There’s certainly a tourist performance aspect. But for people with insight into the culture, events such as Dosojin Matsuri can be affectively participatory. So I don’t think some degree of Japanese tourism is necessarily a negative. I would even argue that the crowds at temples during Oshōgatsu (New Year) are the whole point. The problem is, as intolerant as this may sound, attendance by those who don’t understand the culture or traditions, and for whom it’s strictly entertainment.
I’ve long been struck by how voyeuristic some aspects of West to East (or West to Africa for that matter) tourism can be. It depends on the tourist, of course. But culture can easily be reduced to a show. Native American culture, for instance, has this problem. While the show-aspect helps the culture survive, it becomes a shadow of its former self. Do you see this problem too?

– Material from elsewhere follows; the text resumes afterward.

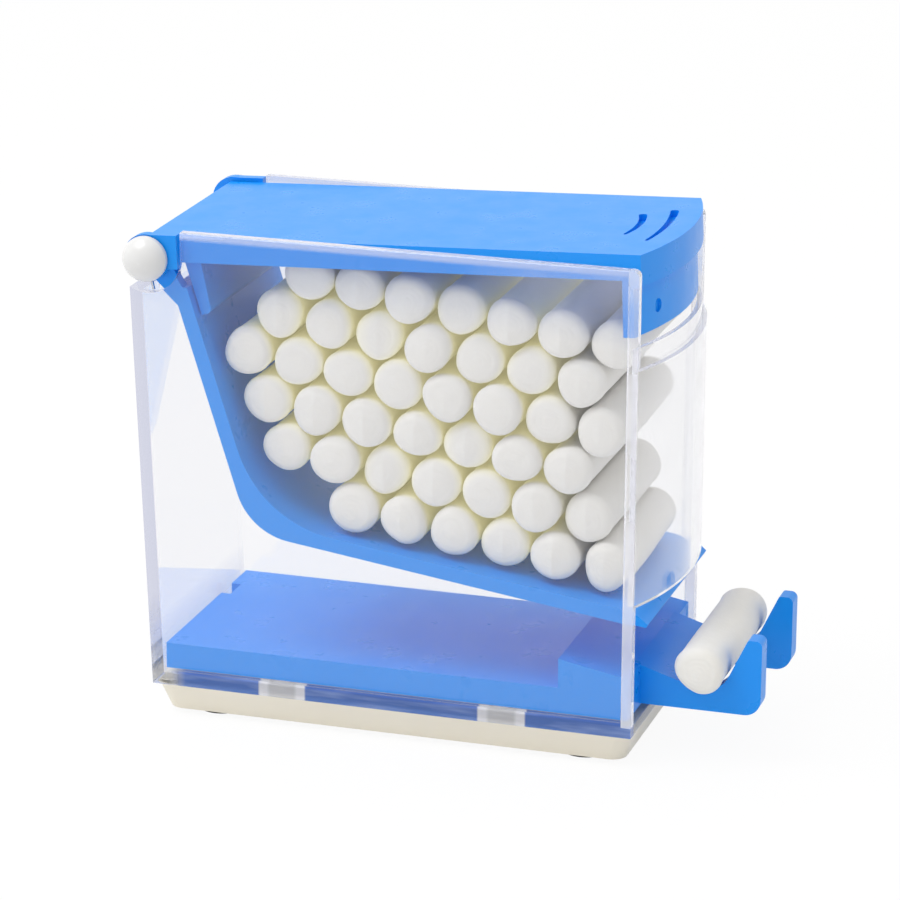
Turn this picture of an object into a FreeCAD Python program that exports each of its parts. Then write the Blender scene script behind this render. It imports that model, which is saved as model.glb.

We’re only aware of either that which is public, or that to which we ascribe some authority within our own cultures. I’ve toured a new Mormon temple. But I’ve never been privy to the ceremonies conducted within after it was consecrated. Likewise, Native American culture. I was deeply honored to have once been invited to attend a very private and traditional house-blessing ceremony on the Zuni Pueblo. Certainly, I was curious. But it also commanded a deep respect, and a sincere desire to understand what I was witnessing. Somewhere between that and a later “gathering-of-nations” in the Gallup WalMart parking lot are the pop-cultural iconographies of actual traditions… Zuni fetishes, for example. Voyeurism doesn’t have to diminish a culture any more than an outsider’s ignorance. What’s important is that people with a common cultural understanding can still gather with meaning.
Thank you for sharing your experiences! I worry about the dilution and loss of cultures and their stories. The number of cultures that have already gone extinct can be discouraging.